• **Given exercise**
Please repeat all of the lines that follow, exactly as written.

• **Available data**
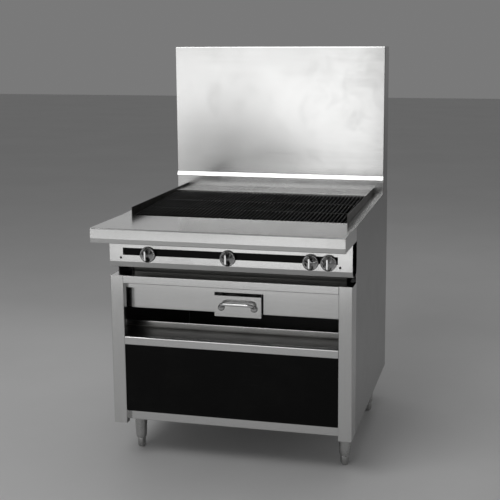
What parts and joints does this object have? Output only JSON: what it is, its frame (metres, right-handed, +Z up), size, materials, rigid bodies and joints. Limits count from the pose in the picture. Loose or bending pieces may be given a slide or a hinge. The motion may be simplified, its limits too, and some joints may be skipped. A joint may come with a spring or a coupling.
{
  "type": "charbroiler grill",
  "caption": "Floor-standing gas charbroiler with sloped cast grates, a front rail, control knobs, a grease drawer, an open shelf, a high riser and adjustable legs.",
  "frame": {"origin": "on the floor, under the middle of the outer box", "axes": "+Z up, -Y towards the cook, +X to the cook's right"},
  "size_m": [0.914, 1.067, 1.565],
  "materials": {
    "brushed_stainless": "brushed along the sheet",
    "dull_stainless": "dull brushed",
    "leg_steel": "satin",
    "chrome": "polished",
    "black_enamel": "semi-gloss black",
    "cast_iron": "seasoned, rough",
    "brass": "machined",
    "black_pipe": "black pipe"
  },
  "bodies": {
    "cabinet": {"top_front_rail": "brushed_stainless", "middle_front_rail": "brushed_stainless", "bottom_front_rail": "brushed_stainless", "left_post": "brushed_stainless", "right_post": "brushed_stainless", "front_rail": "brushed_stainless", "control_panel": "brushed_stainless", "riser_front": "brushed_stainless", "lower_splash": "brushed_stainless", "rear_ledge": "brushed_stainless", "left_ledge": "brushed_stainless", "right_ledge": "brushed_stainless", "drip_skirt": "brushed_stainless", "middle_shelf": "brushed_stainless", "left_firebox_wall": "dull_stainless", "right_firebox_wall": "dull_stainless", "front_firebox_wall": "dull_stainless", "rear_firebox_wall": "dull_stainless", "left_side_panel": "dull_stainless", "right_side_panel": "dull_stainless", "back_panel": "dull_stainless", "cabinet_floor": "dull_stainless", "riser_shell": "dull_stainless", "drip_pan": "dull_stainless", "left_drawer_guide": "dull_stainless", "right_drawer_guide": "dull_stainless", "front_left_leg": "leg_steel", "front_right_leg": "leg_steel", "rear_left_leg": "leg_steel", "rear_right_leg": "leg_steel", "lower_panel": "black_enamel", "valve_bezel": "black_enamel", "left_burner": "cast_iron", "left_radiant": "cast_iron", "centre_burner": "cast_iron", "centre_radiant": "cast_iron", "right_burner": "cast_iron", "right_radiant": "cast_iron", "left_burner_valve": "brass", "centre_burner_valve": "brass", "right_burner_valve": "brass", "pilot_valve": "brass", "gas_manifold": "black_pipe", "gas_supply_pipe": "black_pipe"},
    "left_burner_knob_body": {"left_burner_knob": "chrome"},
    "centre_burner_knob_body": {"centre_burner_knob": "chrome"},
    "right_burner_knob_body": {"right_burner_knob": "chrome"},
    "pilot_knob_body": {"pilot_knob": "chrome"},
    "drawer_body": {"grease_drawer": "brushed_stainless", "drawer_handle": "chrome"},
    "grate_1_body": {"grate_1": "cast_iron"},
    "grate_2_body": {"grate_2": "cast_iron"},
    "grate_3_body": {"grate_3": "cast_iron"},
    "grate_4_body": {"grate_4": "cast_iron"},
    "grate_5_body": {"grate_5": "cast_iron"},
    "grate_6_body": {"grate_6": "cast_iron"},
    "front_left_foot_body": {"front_left_foot": "leg_steel"},
    "front_right_foot_body": {"front_right_foot": "leg_steel"},
    "rear_left_foot_body": {"rear_left_foot": "leg_steel"},
    "rear_right_foot_body": {"rear_right_foot": "leg_steel"}
  },
  "joints": [
    {"name": "left_burner_knob_turn", "type": "hinge", "parent": "cabinet", "child": "left_burner_knob_body", "pos_m": [-0.305, -0.3765, 0.808], "axis": [0, -1, 0], "range_deg": [0, 90]},
    {"name": "centre_burner_knob_turn", "type": "hinge", "parent": "cabinet", "child": "centre_burner_knob_body", "pos_m": [0, -0.3765, 0.808], "axis": [0, -1, 0], "range_deg": [0, 90]},
    {"name": "right_burner_knob_turn", "type": "hinge", "parent": "cabinet", "child": "right_burner_knob_body", "pos_m": [0.305, -0.3765, 0.808], "axis": [0, -1, 0], "range_deg": [0, 90]},
    {"name": "pilot_knob_turn", "type": "hinge", "parent": "cabinet", "child": "pilot_knob_body", "pos_m": [0.37, -0.3765, 0.808], "axis": [0, -1, 0], "range_deg": [0, 90]},
    {"name": "drawer_slide", "type": "slide", "parent": "cabinet", "child": "drawer_body", "axis": [0, -1, 0], "range_m": [0, 0.35]},
    {"name": "grate_1_lift", "type": "slide", "parent": "cabinet", "child": "grate_1_body", "axis": [0, 0, 1], "range_m": [0, 0.12]},
    {"name": "grate_2_lift", "type": "slide", "parent": "cabinet", "child": "grate_2_body", "axis": [0, 0, 1], "range_m": [0, 0.12]},
    {"name": "grate_3_lift", "type": "slide", "parent": "cabinet", "child": "grate_3_body", "axis": [0, 0, 1], "range_m": [0, 0.12]},
    {"name": "grate_4_lift", "type": "slide", "parent": "cabinet", "child": "grate_4_body", "axis": [0, 0, 1], "range_m": [0, 0.12]},
    {"name": "grate_5_lift", "type": "slide", "parent": "cabinet", "child": "grate_5_body", "axis": [0, 0, 1], "range_m": [0, 0.12]},
    {"name": "grate_6_lift", "type": "slide", "parent": "cabinet", "child": "grate_6_body", "axis": [0, 0, 1], "range_m": [0, 0.12]},
    {"name": "front_left_foot_adjust", "type": "slide", "parent": "cabinet", "child": "front_left_foot_body", "axis": [0, 0, -1], "range_m": [0, 0.025]},
    {"name": "front_right_foot_adjust", "type": "slide", "parent": "cabinet", "child": "front_right_foot_body", "axis": [0, 0, -1], "range_m": [0, 0.025]},
    {"name": "rear_left_foot_adjust", "type": "slide", "parent": "cabinet", "child": "rear_left_foot_body", "axis": [0, 0, -1], "range_m": [0, 0.025]},
    {"name": "rear_right_foot_adjust", "type": "slide", "parent": "cabinet", "child": "rear_right_foot_body", "axis": [0, 0, -1], "range_m": [0, 0.025]}
  ]
}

• **Result below**
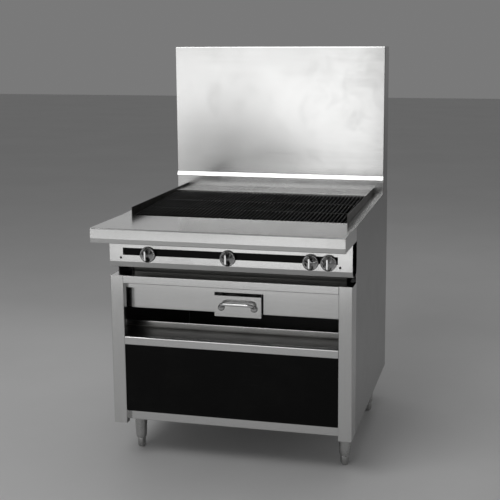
What parts and joints does this object have? Output only JSON: what it is, its frame (metres, right-handed, +Z up), size, materials, rigid bodies and joints. Limits count from the pose in the picture. Loose or bending pieces may be given a slide or a hinge. The motion may be simplified, its limits too, and some joints may be skipped. A joint may come with a spring or a coupling.
{
  "type": "charbroiler grill",
  "caption": "Floor-standing gas charbroiler with sloped cast grates, a front rail, control knobs, a grease drawer, an open shelf, a high riser and adjustable legs.",
  "frame": {"origin": "on the floor, under the middle of the outer box", "axes": "+Z up, -Y towards the cook, +X to the cook's right"},
  "size_m": [0.914, 1.067, 1.565],
  "materials": {
    "brushed_stainless": "brushed along the sheet",
    "dull_stainless": "dull brushed",
    "leg_steel": "satin",
    "chrome": "polished",
    "black_enamel": "semi-gloss black",
    "cast_iron": "seasoned, rough",
    "brass": "machined",
    "black_pipe": "black pipe"
  },
  "bodies": {
    "cabinet": {"top_front_rail": "brushed_stainless", "middle_front_rail": "brushed_stainless", "bottom_front_rail": "brushed_stainless", "left_post": "brushed_stainless", "right_post": "brushed_stainless", "front_rail": "brushed_stainless", "control_panel": "brushed_stainless", "riser_front": "brushed_stainless", "lower_splash": "brushed_stainless", "rear_ledge": "brushed_stainless", "left_ledge": "brushed_stainless", "right_ledge": "brushed_stainless", "drip_skirt": "brushed_stainless", "middle_shelf": "brushed_stainless", "left_firebox_wall": "dull_stainless", "right_firebox_wall": "dull_stainless", "front_firebox_wall": "dull_stainless", "rear_firebox_wall": "dull_stainless", "left_side_panel": "dull_stainless", "right_side_panel": "dull_stainless", "back_panel": "dull_stainless", "cabinet_floor": "dull_stainless", "riser_shell": "dull_stainless", "drip_pan": "dull_stainless", "left_drawer_guide": "dull_stainless", "right_drawer_guide": "dull_stainless", "front_left_leg": "leg_steel", "front_right_leg": "leg_steel", "rear_left_leg": "leg_steel", "rear_right_leg": "leg_steel", "lower_panel": "black_enamel", "valve_bezel": "black_enamel", "left_burner": "cast_iron", "left_radiant": "cast_iron", "centre_burner": "cast_iron", "centre_radiant": "cast_iron", "right_burner": "cast_iron", "right_radiant": "cast_iron", "left_burner_valve": "brass", "centre_burner_valve": "brass", "right_burner_valve": "brass", "pilot_valve": "brass", "gas_manifold": "black_pipe", "gas_supply_pipe": "black_pipe"},
    "left_burner_knob_body": {"left_burner_knob": "chrome"},
    "centre_burner_knob_body": {"centre_burner_knob": "chrome"},
    "right_burner_knob_body": {"right_burner_knob": "chrome"},
    "pilot_knob_body": {"pilot_knob": "chrome"},
    "drawer_body": {"grease_drawer": "brushed_stainless", "drawer_handle": "chrome"},
    "grate_1_body": {"grate_1": "cast_iron"},
    "grate_2_body": {"grate_2": "cast_iron"},
    "grate_3_body": {"grate_3": "cast_iron"},
    "grate_4_body": {"grate_4": "cast_iron"},
    "grate_5_body": {"grate_5": "cast_iron"},
    "grate_6_body": {"grate_6": "cast_iron"},
    "front_left_foot_body": {"front_left_foot": "leg_steel"},
    "front_right_foot_body": {"front_right_foot": "leg_steel"},
    "rear_left_foot_body": {"rear_left_foot": "leg_steel"},
    "rear_right_foot_body": {"rear_right_foot": "leg_steel"}
  },
  "joints": [
    {"name": "left_burner_knob_turn", "type": "hinge", "parent": "cabinet", "child": "left_burner_knob_body", "pos_m": [-0.305, -0.3765, 0.808], "axis": [0, -1, 0], "range_deg": [0, 90]},
    {"name": "centre_burner_knob_turn", "type": "hinge", "parent": "cabinet", "child": "centre_burner_knob_body", "pos_m": [0, -0.3765, 0.808], "axis": [0, -1, 0], "range_deg": [0, 90]},
    {"name": "right_burner_knob_turn", "type": "hinge", "parent": "cabinet", "child": "right_burner_knob_body", "pos_m": [0.305, -0.3765, 0.808], "axis": [0, -1, 0], "range_deg": [0, 90]},
    {"name": "pilot_knob_turn", "type": "hinge", "parent": "cabinet", "child": "pilot_knob_body", "pos_m": [0.37, -0.3765, 0.808], "axis": [0, -1, 0], "range_deg": [0, 90]},
    {"name": "drawer_slide", "type": "slide", "parent": "cabinet", "child": "drawer_body", "axis": [0, -1, 0], "range_m": [0, 0.35]},
    {"name": "grate_1_lift", "type": "slide", "parent": "cabinet", "child": "grate_1_body", "axis": [0, 0, 1], "range_m": [0, 0.12]},
    {"name": "grate_2_lift", "type": "slide", "parent": "cabinet", "child": "grate_2_body", "axis": [0, 0, 1], "range_m": [0, 0.12]},
    {"name": "grate_3_lift", "type": "slide", "parent": "cabinet", "child": "grate_3_body", "axis": [0, 0, 1], "range_m": [0, 0.12]},
    {"name": "grate_4_lift", "type": "slide", "parent": "cabinet", "child": "grate_4_body", "axis": [0, 0, 1], "range_m": [0, 0.12]},
    {"name": "grate_5_lift", "type": "slide", "parent": "cabinet", "child": "grate_5_body", "axis": [0, 0, 1], "range_m": [0, 0.12]},
    {"name": "grate_6_lift", "type": "slide", "parent": "cabinet", "child": "grate_6_body", "axis": [0, 0, 1], "range_m": [0, 0.12]},
    {"name": "front_left_foot_adjust", "type": "slide", "parent": "cabinet", "child": "front_left_foot_body", "axis": [0, 0, -1], "range_m": [0, 0.025]},
    {"name": "front_right_foot_adjust", "type": "slide", "parent": "cabinet", "child": "front_right_foot_body", "axis": [0, 0, -1], "range_m": [0, 0.025]},
    {"name": "rear_left_foot_adjust", "type": "slide", "parent": "cabinet", "child": "rear_left_foot_body", "axis": [0, 0, -1], "range_m": [0, 0.025]},
    {"name": "rear_right_foot_adjust", "type": "slide", "parent": "cabinet", "child": "rear_right_foot_body", "axis": [0, 0, -1], "range_m": [0, 0.025]}
  ]
}